Friday, July 10, 2015
Erignac Amphitheater (13 rue de l'Université)
The new intergovernmentalism provides a framework for understanding European integration in the post-Maastricht period. It takes as its starting point an integration paradox: whilst EU activity since Maastricht has progressed at an unprecedented pace, there has been little by way of lasting transfers to supranational institutions. How to explain this forward momentum in integration combined with a reticence on the part of member state governments to delegate to the traditional ‘engines of integration’? The new intergovernmentalism argues that the evolution of Europe’s political economy provides us with the context in which we can make sense of the integration paradox.
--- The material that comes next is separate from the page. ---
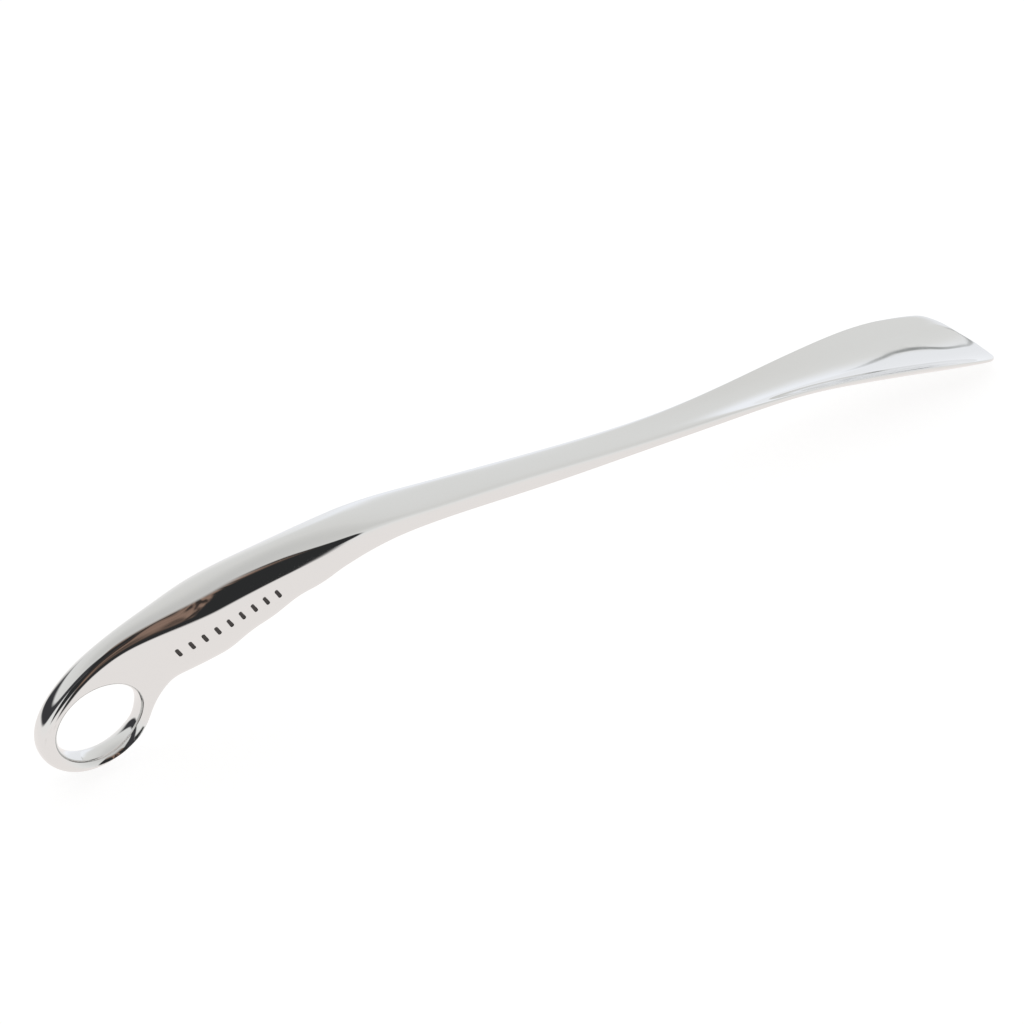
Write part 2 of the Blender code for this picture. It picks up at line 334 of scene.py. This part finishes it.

The nationally bound social pacts between business and labour so characteristic of post-war Europe have given way to far less rigid state-society ties that are amenable to closer European cooperation in a wide variety of areas. In order to grasp the specific and particular route taken by EU integration in the 1990s and 2000s, however, this process of convergence in political economy preferences needs to be studied alongside growing difficulties in preference formation at the national level. A growing scepticism about the efficacy of political actors and political systems has created incentives for member state governments to opt for voluntary policy coordination as the preferred mode of integration. The new intergovernmentalism pushes us to rethink the relationship between macro-economic changes, the aggregation of interests and preferences, and the direction taken by European integration in the post-Maastricht period.